THE EXERCISE:
Of all the lines in the material, how many contain the word "Identity"? State the number alone.

CAD and scene scripts:
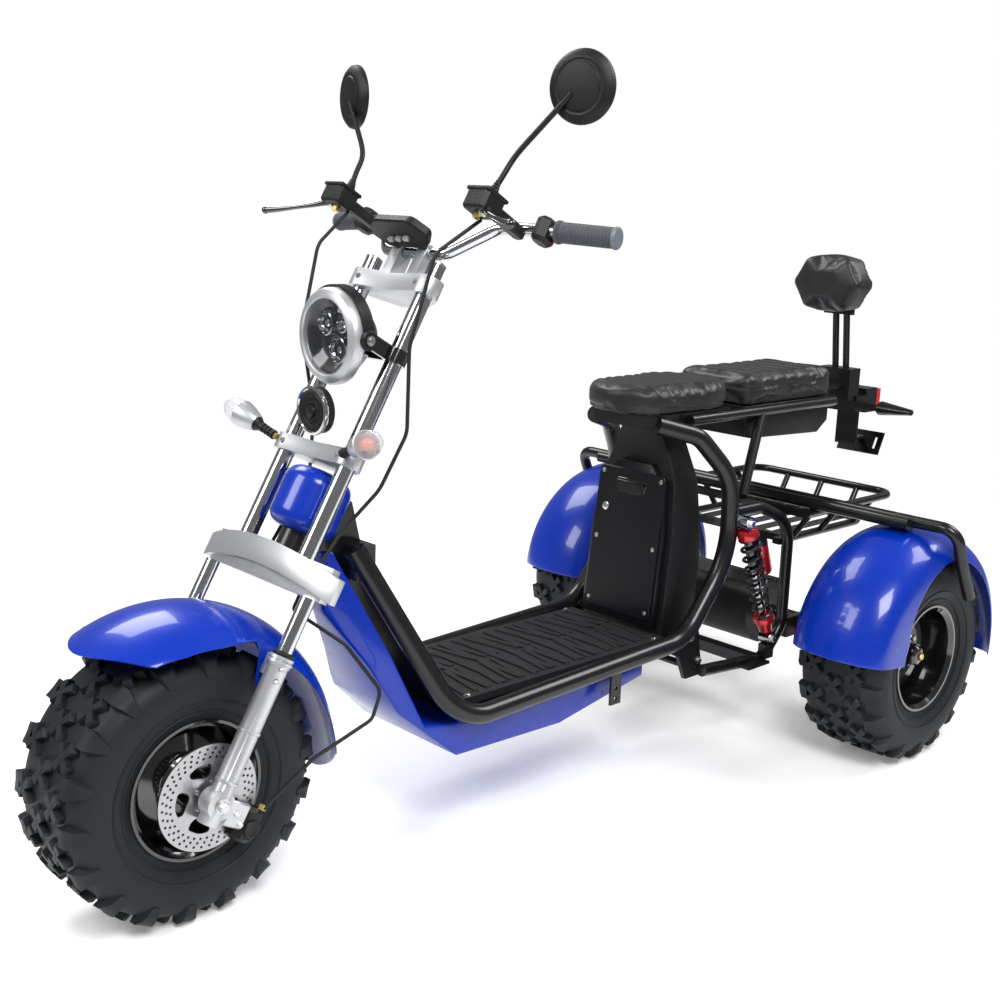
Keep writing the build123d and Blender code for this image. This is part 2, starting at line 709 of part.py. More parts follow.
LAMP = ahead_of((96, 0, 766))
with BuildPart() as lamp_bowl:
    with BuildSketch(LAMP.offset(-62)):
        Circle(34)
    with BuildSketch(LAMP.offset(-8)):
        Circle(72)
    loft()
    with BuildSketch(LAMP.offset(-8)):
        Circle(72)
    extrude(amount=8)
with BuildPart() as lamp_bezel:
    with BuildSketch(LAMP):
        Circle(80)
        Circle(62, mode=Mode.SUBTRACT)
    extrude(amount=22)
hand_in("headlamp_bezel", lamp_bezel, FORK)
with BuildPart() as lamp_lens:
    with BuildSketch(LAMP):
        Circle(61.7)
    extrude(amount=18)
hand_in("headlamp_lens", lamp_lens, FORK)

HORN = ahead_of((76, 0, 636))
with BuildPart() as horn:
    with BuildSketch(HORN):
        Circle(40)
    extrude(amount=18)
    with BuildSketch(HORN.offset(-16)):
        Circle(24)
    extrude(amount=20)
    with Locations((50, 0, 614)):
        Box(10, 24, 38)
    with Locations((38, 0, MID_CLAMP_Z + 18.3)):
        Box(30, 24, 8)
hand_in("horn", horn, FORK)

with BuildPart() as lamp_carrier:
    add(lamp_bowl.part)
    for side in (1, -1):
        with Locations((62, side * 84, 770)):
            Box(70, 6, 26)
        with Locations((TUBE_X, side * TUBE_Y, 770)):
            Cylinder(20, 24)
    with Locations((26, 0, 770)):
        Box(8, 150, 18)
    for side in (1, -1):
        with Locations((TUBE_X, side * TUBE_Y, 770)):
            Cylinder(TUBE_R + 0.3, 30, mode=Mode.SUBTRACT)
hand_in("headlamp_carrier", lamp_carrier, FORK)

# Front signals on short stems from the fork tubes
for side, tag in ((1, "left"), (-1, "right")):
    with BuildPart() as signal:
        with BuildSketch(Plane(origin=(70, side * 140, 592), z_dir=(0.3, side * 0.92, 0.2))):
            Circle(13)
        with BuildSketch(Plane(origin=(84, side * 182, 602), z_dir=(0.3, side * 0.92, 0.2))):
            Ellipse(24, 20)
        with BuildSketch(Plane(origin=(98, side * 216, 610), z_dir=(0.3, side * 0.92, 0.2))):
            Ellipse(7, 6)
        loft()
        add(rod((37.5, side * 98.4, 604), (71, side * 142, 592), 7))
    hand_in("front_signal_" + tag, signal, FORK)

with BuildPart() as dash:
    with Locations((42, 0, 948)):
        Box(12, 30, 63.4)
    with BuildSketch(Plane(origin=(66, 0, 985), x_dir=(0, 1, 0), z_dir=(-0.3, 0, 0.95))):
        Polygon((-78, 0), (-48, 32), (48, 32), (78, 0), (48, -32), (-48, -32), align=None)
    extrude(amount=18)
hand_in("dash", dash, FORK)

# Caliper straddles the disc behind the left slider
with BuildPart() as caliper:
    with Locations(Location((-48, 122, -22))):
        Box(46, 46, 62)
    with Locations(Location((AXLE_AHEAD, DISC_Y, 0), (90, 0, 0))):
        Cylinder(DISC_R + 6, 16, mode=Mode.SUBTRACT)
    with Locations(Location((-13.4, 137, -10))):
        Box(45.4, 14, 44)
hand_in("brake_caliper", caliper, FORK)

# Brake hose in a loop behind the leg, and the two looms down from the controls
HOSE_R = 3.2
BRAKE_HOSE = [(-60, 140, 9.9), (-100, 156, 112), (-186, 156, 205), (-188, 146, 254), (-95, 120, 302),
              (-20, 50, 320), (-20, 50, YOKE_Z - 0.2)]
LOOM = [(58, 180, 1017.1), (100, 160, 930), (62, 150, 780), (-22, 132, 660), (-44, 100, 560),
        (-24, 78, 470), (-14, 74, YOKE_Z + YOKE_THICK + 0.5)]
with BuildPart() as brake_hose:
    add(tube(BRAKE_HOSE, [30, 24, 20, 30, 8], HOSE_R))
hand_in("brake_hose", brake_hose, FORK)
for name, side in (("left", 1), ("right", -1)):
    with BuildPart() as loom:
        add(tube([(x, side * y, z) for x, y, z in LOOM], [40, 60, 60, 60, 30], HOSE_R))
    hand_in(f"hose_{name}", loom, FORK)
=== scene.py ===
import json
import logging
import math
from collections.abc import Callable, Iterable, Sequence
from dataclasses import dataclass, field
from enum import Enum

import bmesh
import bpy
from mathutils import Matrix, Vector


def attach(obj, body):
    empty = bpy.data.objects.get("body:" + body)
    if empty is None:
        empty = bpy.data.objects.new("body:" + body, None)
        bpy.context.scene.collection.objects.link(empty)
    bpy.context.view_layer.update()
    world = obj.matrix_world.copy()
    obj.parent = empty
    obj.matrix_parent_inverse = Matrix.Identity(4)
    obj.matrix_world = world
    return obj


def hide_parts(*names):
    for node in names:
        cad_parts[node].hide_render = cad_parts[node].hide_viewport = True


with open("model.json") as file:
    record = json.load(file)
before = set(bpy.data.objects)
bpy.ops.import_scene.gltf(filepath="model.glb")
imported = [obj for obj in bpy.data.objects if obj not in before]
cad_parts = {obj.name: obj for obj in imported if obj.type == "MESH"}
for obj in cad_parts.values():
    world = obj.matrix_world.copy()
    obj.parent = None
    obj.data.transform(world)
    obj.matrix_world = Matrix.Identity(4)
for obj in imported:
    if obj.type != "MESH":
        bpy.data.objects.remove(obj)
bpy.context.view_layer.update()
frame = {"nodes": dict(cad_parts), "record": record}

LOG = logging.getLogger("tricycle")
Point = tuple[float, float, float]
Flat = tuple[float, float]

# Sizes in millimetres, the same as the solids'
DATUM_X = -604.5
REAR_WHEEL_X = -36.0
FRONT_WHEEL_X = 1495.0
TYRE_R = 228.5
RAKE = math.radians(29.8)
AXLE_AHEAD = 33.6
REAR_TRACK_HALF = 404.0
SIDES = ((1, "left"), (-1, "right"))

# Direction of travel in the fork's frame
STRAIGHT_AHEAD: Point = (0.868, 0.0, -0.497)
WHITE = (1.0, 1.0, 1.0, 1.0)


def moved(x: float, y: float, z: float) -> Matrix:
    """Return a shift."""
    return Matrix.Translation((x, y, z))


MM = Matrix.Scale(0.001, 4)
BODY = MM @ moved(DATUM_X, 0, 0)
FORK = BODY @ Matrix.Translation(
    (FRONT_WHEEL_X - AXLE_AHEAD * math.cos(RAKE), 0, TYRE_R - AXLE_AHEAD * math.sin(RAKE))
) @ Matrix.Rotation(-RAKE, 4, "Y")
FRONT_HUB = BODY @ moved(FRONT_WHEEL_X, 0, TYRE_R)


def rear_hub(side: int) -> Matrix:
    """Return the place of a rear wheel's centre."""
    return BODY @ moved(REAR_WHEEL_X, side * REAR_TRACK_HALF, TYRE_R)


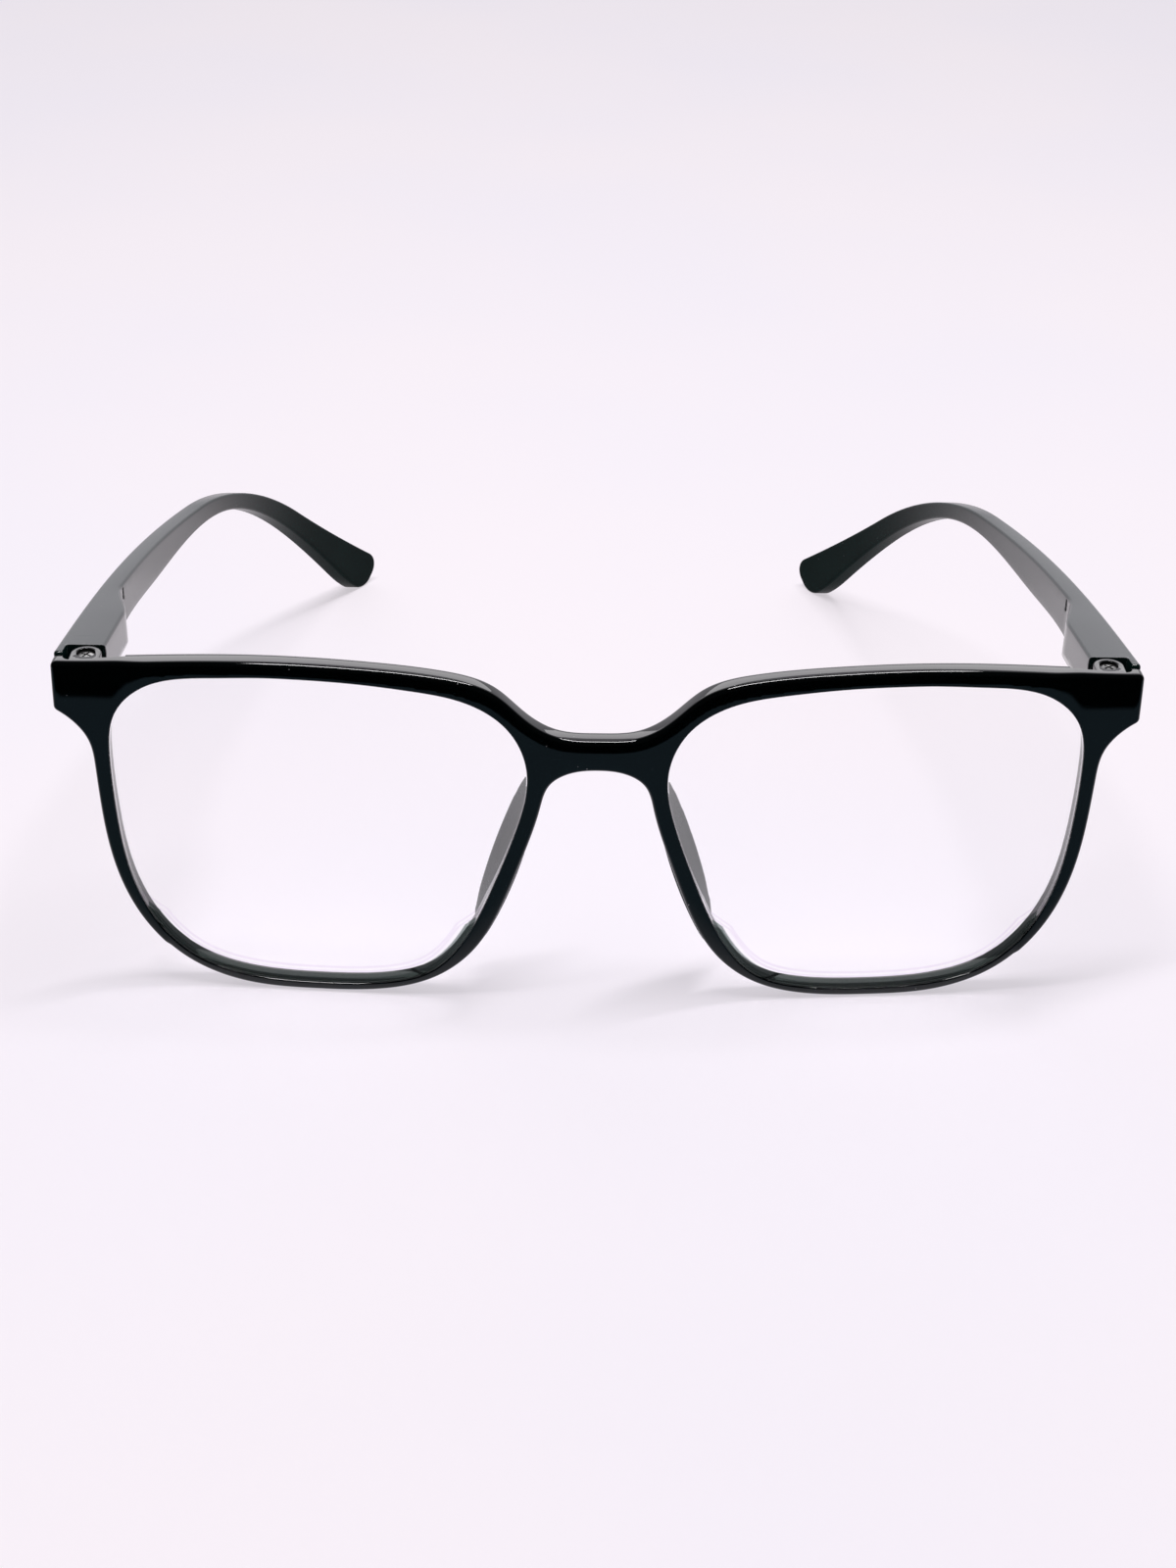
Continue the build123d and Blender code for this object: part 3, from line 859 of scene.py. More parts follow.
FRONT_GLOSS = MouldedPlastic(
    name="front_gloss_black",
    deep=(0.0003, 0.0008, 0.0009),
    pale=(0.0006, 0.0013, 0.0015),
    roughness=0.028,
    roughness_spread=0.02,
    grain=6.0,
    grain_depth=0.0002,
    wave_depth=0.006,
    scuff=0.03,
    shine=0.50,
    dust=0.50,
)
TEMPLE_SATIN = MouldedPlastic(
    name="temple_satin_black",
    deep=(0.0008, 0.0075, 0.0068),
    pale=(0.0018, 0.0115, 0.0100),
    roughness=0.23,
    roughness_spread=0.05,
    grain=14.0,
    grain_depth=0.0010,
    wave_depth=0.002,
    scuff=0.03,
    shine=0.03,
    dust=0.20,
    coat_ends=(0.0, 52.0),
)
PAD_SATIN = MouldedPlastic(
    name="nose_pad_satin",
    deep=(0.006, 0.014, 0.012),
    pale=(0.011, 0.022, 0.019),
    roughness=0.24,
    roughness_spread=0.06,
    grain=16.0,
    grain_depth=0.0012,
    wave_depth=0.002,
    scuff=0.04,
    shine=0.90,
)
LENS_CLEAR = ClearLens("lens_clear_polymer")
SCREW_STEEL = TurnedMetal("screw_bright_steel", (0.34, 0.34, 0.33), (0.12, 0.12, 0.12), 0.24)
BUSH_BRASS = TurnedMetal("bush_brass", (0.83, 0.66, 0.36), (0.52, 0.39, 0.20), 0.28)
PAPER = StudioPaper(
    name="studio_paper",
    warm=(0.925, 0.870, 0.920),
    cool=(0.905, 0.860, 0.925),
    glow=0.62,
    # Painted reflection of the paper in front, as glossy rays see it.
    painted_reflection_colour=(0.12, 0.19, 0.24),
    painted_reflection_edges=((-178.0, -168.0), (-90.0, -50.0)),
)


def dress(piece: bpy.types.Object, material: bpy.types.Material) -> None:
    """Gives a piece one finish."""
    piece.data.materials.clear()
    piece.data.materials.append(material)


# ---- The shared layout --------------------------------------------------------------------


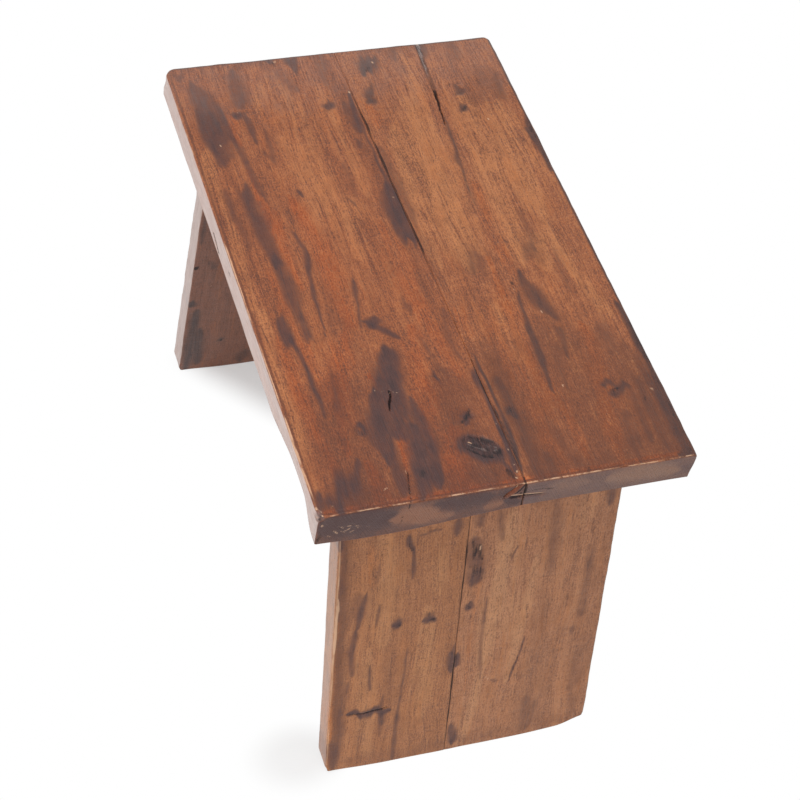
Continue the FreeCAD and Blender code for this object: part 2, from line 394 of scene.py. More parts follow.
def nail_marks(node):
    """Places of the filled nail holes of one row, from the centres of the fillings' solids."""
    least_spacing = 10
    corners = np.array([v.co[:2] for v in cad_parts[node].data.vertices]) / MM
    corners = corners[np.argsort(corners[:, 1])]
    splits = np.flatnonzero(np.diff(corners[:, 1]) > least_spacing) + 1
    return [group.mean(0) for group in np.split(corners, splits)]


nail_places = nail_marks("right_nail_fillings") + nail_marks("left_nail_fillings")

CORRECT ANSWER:
2